Exercise
In the listing below, find the line that contains "data.materials.append(flesh_material())" and the line that contains "for node in". Quote both and every line between them, exactly, and nothing more.

Supplied material
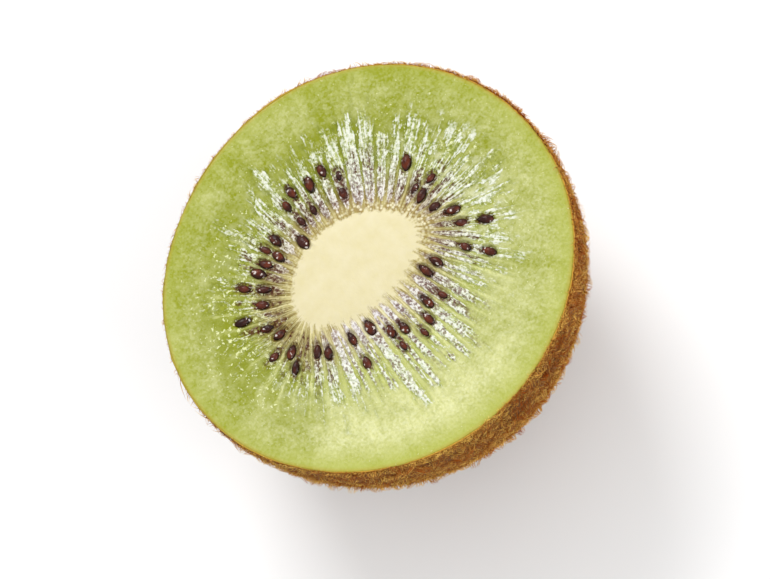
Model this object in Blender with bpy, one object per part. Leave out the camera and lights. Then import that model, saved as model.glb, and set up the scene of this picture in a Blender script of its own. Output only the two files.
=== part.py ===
"""Half of a green kiwi fruit, cut across its middle.

It stands on its stem scar with the cut face up. The fruit's own axis is +Z, and the longer
diameter of the cut face lies along X. The flesh, core and skin are one grown piece, so the
half is one solid: a lofted stack of rings that runs from the middle of the core, over the rays
and the rim, and down round the skin to the scar.
"""

import math

import bmesh
import bpy
from mathutils import Vector

MM = 0.001

# The whole fruit.
CUT_HEIGHT = 30.0 * MM  # from the stem scar's face up to the cut
RIM_RADIUS = 23.5 * MM  # mean radius of the rim, the skin included
RIM_WAVES = ((2, 0.67 * MM, 2), (3, 0.16 * MM, 49), (4, 0.08 * MM, -17))
BLUNTNESS = 2.2  # 2 would be an ellipsoid; more gives a blunter end
RIM_ROUNDING = 0.5 * MM

# The pale core, as the distance of its edge's tangent from the fruit's axis in each direction.
CORE_REACH = 6.75 * MM
CORE_WAVES = ((1, 1.7 * MM, 126), (2, 1.5 * MM, -3), (3, 0.2 * MM, -29))
CORE_CROWN = 0.3 * MM  # how far the firm core stands proud of the cut

# The rays between the seed chambers. They leave the core square to its edge.
RAYS = 48
COLUMNS_PER_RAY = 3
TROUGH = 0.45 * MM  # how far the soft seed ring sinks below the cut
RAY_RIDGE = 0.3 * MM
RAY_START, RAY_FULL, RAY_FADE, RAY_END = 0.0, 0.10, 0.36, 0.62  # shares of core edge to rim

# The stem scar, a hard flat button in a shallow collar.
SCAR_RADIUS = 4.6 * MM
SCAR_BEVEL = 0.35 * MM
COLLAR_RADIUS = 6.2 * MM
COLLAR_HEIGHT = 0.75 * MM

# How finely each stretch is divided.
CORE_RINGS = (0.35, 0.7, 0.9)
FLESH_RINGS = (0.0, 0.06, 0.14, 0.23, 0.33, 0.43, 0.53, 0.65, 0.8, 0.93)
ROUNDING_STEPS = 3
SKIN_RINGS = 11


def waves(angle, terms):
    """The sum of size * cos(count * (angle - turn)) over (count, size, turn in degrees)."""
    return sum(
        size * math.cos(count * (angle - math.radians(turn)))
        for count, size, turn in terms
    )


def smooth_step(low, high, value):
    share = min(max((value - low) / (high - low), 0.0), 1.0)
    return share * share * (3 - 2 * share)


def direction(angle):
    return Vector((math.cos(angle), math.sin(angle), 0))


def core_edge(angle):
    """The point of the core's edge whose outward direction is angle."""
    reach = CORE_REACH + waves(angle, CORE_WAVES)
    slope = sum(
        -count * size * math.sin(count * (angle - math.radians(turn)))
        for count, size, turn in CORE_WAVES
    )
    return reach * direction(angle) + slope * direction(angle + math.pi / 2)


def rim_radius(angle, waviness=1.0):
    return RIM_RADIUS + waviness * waves(angle, RIM_WAVES)


def ray_angles():
    """The columns' directions, spaced so that all rays are equally wide where the seeds lie."""
    steps = 720
    seed_share = 0.3
    turns = [2 * math.pi * i / steps for i in range(steps + 1)]
    walk = [0.0]
    middle = [
        core_edge(turn).lerp(rim_radius(turn) * direction(turn), seed_share)
        for turn in turns
    ]
    for here, there in zip(middle, middle[1:]):
        walk.append(walk[-1] + (there - here).length)
    columns = RAYS * COLUMNS_PER_RAY
    found, i = [], 0
    for column in range(columns):
        wanted = walk[-1] * column / columns
        while walk[i + 1] <= wanted:
            i += 1
        share = (wanted - walk[i]) / (walk[i + 1] - walk[i])
        found.append(turns[i] + share * (turns[i + 1] - turns[i]))
    return found


def face_height(share, ray):
    """The cut's height at a share of the way from core edge to rim, and at a ray's number."""
    sunk = TROUGH * smooth_step(-0.05, 0.2, share) * (1 - smooth_step(0.3, 0.75, share))
    shown = smooth_step(RAY_START, RAY_FULL, share) * (
        1 - smooth_step(RAY_FADE, RAY_END, share)
    )
    ridge = 0.5 + 0.5 * math.cos(2 * math.pi * ray)
    return CUT_HEIGHT - sunk + RAY_RIDGE * shown * (ridge - 0.5)


def core_rings(angles):
    """From near the axis out to the core's edge, over its low crown."""
    middle = sum((core_edge(angle) for angle in angles), Vector()) / len(angles)
    for share in CORE_RINGS:
        height = CUT_HEIGHT + CORE_CROWN * (1 - share * share)
        yield [
            middle.lerp(core_edge(angle), share) + Vector((0, 0, height))
            for angle in angles
        ]


def flesh_rings(angles):
    """Over the seed ring and the outer flesh, to where the rim starts to round."""
    for share in FLESH_RINGS:
        ring = []
        for column, angle in enumerate(angles):
            rim = (rim_radius(angle) - RIM_ROUNDING) * direction(angle)
            point = core_edge(angle).lerp(rim, share)
            point.z = face_height(share, column / COLUMNS_PER_RAY)
            ring.append(point)
        yield ring


def rim_rings(angles):
    """Round the edge of the cut, down to where the skin's own curve takes over."""
    for step in range(ROUNDING_STEPS):
        turn = math.pi / 2 * step / ROUNDING_STEPS
        inset = RIM_ROUNDING * (1 - math.sin(turn))
        drop = RIM_ROUNDING * (1 - math.cos(turn))
        yield [
            (rim_radius(angle) - inset) * direction(angle)
            + Vector((0, 0, CUT_HEIGHT - drop))
            for angle in angles
        ]


def skin_rings(angles):
    """Down the blunt half, from under the rim to the stem scar's collar."""
    top = CUT_HEIGHT - RIM_ROUNDING
    power = 2 / BLUNTNESS
    last_turn = math.acos((COLLAR_RADIUS / RIM_RADIUS) ** (1 / power))
    depth = (top - COLLAR_HEIGHT) / math.sin(last_turn) ** power
    for step in range(SKIN_RINGS + 1):
        turn = last_turn * step / SKIN_RINGS
        narrowing = math.cos(turn) ** power
        waviness = 1 - step / SKIN_RINGS
        height = top - depth * math.sin(turn) ** power
        yield [
            narrowing * rim_radius(angle, waviness) * direction(angle)
            + Vector((0, 0, height))
            for angle in angles
        ]


def scar_rings(angles):
    """In from the collar to the button's flat face, which the half stands on."""
    for radius, height in (
        (SCAR_RADIUS + SCAR_BEVEL, SCAR_BEVEL),
        (SCAR_RADIUS, 0.0),
    ):
        yield [radius * direction(angle) + Vector((0, 0, height)) for angle in angles]


def loft(mesh, rings):
    """Joins each ring to the next, and closes both ends with a fan round the ring's middle."""
    loops = [[mesh.verts.new(point) for point in ring] for ring in rings]
    count = len(loops[0])
    for upper, lower in zip(loops, loops[1:]):
        for i in range(count):
            j = (i + 1) % count
            mesh.faces.new((upper[i], lower[i], lower[j], upper[j]))
    for loop, lift in ((loops[0], CORE_CROWN / 8), (loops[-1], 0.0)):
        middle = sum((vert.co for vert in loop), Vector()) / count
        centre = mesh.verts.new(middle + Vector((0, 0, lift)))
        for i in range(count):
            mesh.faces.new((centre, loop[i], loop[(i + 1) % count]))
    bmesh.ops.recalc_face_normals(mesh, faces=mesh.faces)


def centre_on_axis(mesh):
    """Puts the middle of the outline's box over the origin."""
    for axis in (0, 1):
        places = [vert.co[axis] for vert in mesh.verts]
        middle = (min(places) + max(places)) / 2
        for vert in mesh.verts:
            vert.co[axis] -= middle


def flesh_material():
    material = bpy.data.materials.new("kiwi_flesh")
    material.use_nodes = True
    shader = material.node_tree.nodes["Principled BSDF"]
    shader.inputs["Base Color"].default_value = (0.42, 0.52, 0.10, 1)
    shader.inputs["Roughness"].default_value = 0.35
    shader.inputs["Metallic"].default_value = 0.0
    return material


def kiwi_half():
    angles = ray_angles()
    mesh = bmesh.new()
    loft(
        mesh,
        [
            *core_rings(angles),
            *flesh_rings(angles),
            *rim_rings(angles),
            *skin_rings(angles),
            *scar_rings(angles),
        ],
    )
    centre_on_axis(mesh)
    data = bpy.data.meshes.new("kiwi_half")
    mesh.to_mesh(data)
    mesh.free()
    data.shade_smooth()
    data.set_sharp_from_angle(angle=math.radians(40))
    data.materials.append(flesh_material())
    half = bpy.data.objects.new("kiwi_half", data)
    bpy.context.scene.collection.objects.link(half)


for old in list(bpy.data.objects):
    bpy.data.objects.remove(old)
kiwi_half()
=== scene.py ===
"""Half of a green kiwi fruit, cut across its middle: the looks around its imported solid.

The half stands on its stem scar with the cut face up. +Z is the fruit's own axis, and the longer
diameter of the cut lies along X. Everything is in metres.
"""

import math
from types import SimpleNamespace

import bpy
import numpy as np
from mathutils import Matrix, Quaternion, Vector


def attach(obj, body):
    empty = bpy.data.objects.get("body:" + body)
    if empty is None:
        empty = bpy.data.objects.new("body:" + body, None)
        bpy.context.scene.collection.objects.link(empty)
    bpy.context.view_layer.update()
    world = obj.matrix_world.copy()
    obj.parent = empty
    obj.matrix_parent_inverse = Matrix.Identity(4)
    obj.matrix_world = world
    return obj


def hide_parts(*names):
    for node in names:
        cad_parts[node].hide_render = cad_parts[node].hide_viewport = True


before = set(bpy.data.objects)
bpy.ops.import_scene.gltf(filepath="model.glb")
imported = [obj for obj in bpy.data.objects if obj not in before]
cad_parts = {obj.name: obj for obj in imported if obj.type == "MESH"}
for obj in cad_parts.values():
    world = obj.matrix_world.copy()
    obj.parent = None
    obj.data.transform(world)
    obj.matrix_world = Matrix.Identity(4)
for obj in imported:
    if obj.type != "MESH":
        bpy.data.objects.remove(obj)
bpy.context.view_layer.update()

# ---------------------------------------------------------------------------------------------
# The flesh. One soft wet piece: a firm cream core, a sunken ring of seed chambers parted by pale
# rays, and pale green outer flesh, all cut flat by a knife. It starts as a tube of even rings,
# which is folded over into the cut face and down inside the skin.
# ---------------------------------------------------------------------------------------------
MM = 0.001
CUT_HEIGHT = 30.0 * MM
RIM_RADIUS = 23.5 * MM
RIM_WAVES = ((2, 0.67 * MM, 2), (3, 0.16 * MM, 49), (4, 0.08 * MM, -17))
BLUNTNESS = 2.2
COLLAR_RADIUS = 6.2 * MM
COLLAR_HEIGHT = 0.75 * MM
SKIN_THICKNESS = 0.15 * MM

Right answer
    data.materials.append(flesh_material())
    half = bpy.data.objects.new("kiwi_half", data)
    bpy.context.scene.collection.objects.link(half)


for old in list(bpy.data.objects):
    bpy.data.objects.remove(old)
kiwi_half()
=== scene.py ===
"""Half of a green kiwi fruit, cut across its middle: the looks around its imported solid.

The half stands on its stem scar with the cut face up. +Z is the fruit's own axis, and the longer
diameter of the cut lies along X. Everything is in metres.
"""

import math
from types import SimpleNamespace

import bpy
import numpy as np
from mathutils import Matrix, Quaternion, Vector


def attach(obj, body):
    empty = bpy.data.objects.get("body:" + body)
    if empty is None:
        empty = bpy.data.objects.new("body:" + body, None)
        bpy.context.scene.collection.objects.link(empty)
    bpy.context.view_layer.update()
    world = obj.matrix_world.copy()
    obj.parent = empty
    obj.matrix_parent_inverse = Matrix.Identity(4)
    obj.matrix_world = world
    return obj


def hide_parts(*names):
    for node in names:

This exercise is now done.